Jackson will join Johnny Unitas as the only players in school history to have their numbers retired. Louisville retired Unitas' No. 16 in 2003.
The school surprised the Ravens quarterback with a video announcement as he prepared to do media interviews in Baltimore.
"I feel like I won a Heisman again," Jackson said in the video.
Jackson became the youngest player to win the Heisman Trophy in 2016 at 19 years, 337 days after a remarkable season in which he had 4,928 yards of offense. That ranks second in Heisman history behind BYU's Ty Detmer (5,022 in 1990).
He also is the first player to win the Heisman with at least 30 touchdown passes and at least 21 rushing touchdowns, and his 1,538 rushing yards are the most by a Heisman-winning quarterback.
Jackson made his most iconic play that season with the "Lamar Leap," when he hurdled a Syracuse defender in a 62-28 victory -- a move that firmly planted him in the mind of Heisman voters.
"Lamar earned the Heisman and then the NFL MVP, and he's not even 25 years old. Even more remarkable, he's only getting better," Louisville athletic director Vince Tyra said in a statement. "His humble heart and grounded approach endears him to his teammates, his coaches and any staff he's ever been around. He knows it takes eleven to be successful on offense, not one.
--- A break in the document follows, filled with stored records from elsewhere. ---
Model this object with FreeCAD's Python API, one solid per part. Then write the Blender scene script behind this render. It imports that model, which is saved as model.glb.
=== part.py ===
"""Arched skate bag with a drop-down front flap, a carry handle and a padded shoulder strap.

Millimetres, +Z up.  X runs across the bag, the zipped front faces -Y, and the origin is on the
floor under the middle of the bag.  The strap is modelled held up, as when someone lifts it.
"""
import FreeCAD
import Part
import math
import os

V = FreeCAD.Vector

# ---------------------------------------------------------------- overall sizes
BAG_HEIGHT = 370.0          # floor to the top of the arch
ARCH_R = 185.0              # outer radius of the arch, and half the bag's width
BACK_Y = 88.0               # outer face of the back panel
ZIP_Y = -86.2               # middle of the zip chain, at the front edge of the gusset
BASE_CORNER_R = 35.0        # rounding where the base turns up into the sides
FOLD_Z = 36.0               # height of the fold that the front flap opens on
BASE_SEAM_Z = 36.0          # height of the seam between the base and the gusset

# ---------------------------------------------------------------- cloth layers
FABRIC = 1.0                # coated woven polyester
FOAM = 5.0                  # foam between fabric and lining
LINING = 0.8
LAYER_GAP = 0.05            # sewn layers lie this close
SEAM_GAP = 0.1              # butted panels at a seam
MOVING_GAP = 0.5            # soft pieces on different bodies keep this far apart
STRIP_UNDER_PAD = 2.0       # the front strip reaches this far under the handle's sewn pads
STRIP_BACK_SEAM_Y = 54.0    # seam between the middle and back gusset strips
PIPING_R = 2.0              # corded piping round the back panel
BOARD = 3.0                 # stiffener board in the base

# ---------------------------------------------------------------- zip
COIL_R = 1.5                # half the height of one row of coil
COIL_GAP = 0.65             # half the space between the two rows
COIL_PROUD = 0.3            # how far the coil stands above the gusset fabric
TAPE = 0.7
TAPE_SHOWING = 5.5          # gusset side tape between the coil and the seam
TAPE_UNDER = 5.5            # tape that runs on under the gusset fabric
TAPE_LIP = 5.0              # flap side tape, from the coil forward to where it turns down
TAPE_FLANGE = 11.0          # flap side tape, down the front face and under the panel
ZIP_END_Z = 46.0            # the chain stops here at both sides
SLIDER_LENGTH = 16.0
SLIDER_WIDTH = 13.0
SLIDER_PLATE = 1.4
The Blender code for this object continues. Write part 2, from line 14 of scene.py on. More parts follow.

We're so proud to retire his number 8 for what he has accomplished so far but are equally excited about what's to come."
In addition to winning the Heisman, Jackson set or tied 42 school single-game, season and career records during his three years in Louisville and holds seven ACC records. He remains the only player in FBS history to rush for at least 1,500 yards and pass for at least 3,500 yards in a season -- and he did it in both 2016 and 2017. He finished third in the Heisman voting in 2017.
Jackson is expected to attend the ceremony in Louisville, as the Ravens have a Thursday night game against the Miami Dolphins that week. The Ravens drafted Jackson No. 32 overall in 2018, and he won NFL MVP honors in 2019.
"We couldn't ask for a better representative of our football program," Louisville coach Scott Satterfield said in a statement. "Lamar's influence goes far beyond our campus -- he's got this entire city behind him every day and we can't wait to welcome him home."